Happening – stories always describe something that happened. However, the best stories also include something unexpected – a happening you weren’t anticipating. This helps to keep the reader/listener’s interest.
Influential – as mentioned above, changing the stories in an organisation can change the culture. The rumour mill can do great damage to the internal workings of an organisation. Telling new stories that create trust in leadership also create engaged employees and that means more productive organisations. (If you’ve not read the evidence for employee engagement, you can find it at www.engageforsuccess.org)

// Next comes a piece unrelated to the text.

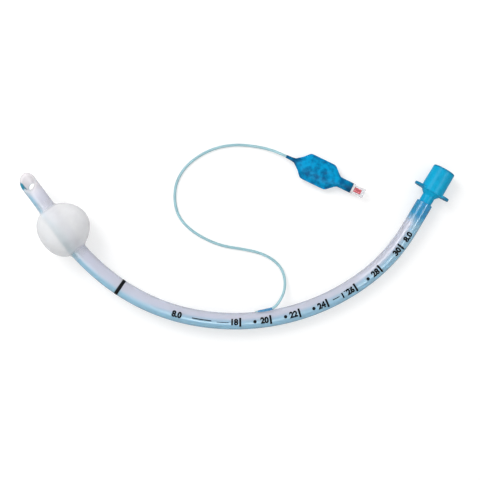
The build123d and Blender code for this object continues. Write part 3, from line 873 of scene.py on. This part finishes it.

Memorable – the best stories are remembered easily. And what makes us remember stories? Think back… what can you remember from your childhood? The smell of cut grass on the school playing field? Baking in the kitchen with a parent? Maybe more negative things… fear of the dark, being told off by a parent? What do all these things have in common? They are usually evoked by emotion. You’re much more likely to remember a story if you can connect to it on an emotional level – people remember what they feel. Make your stories mean something to your reader/listener.
Ease – knowledge is not just in people’s heads, it’s in the artefacts and memories around them. If you’re looking to glean stories from people, do it in a comfortable environment. If you’re telling stories to people, make them feel comfortable and at ease.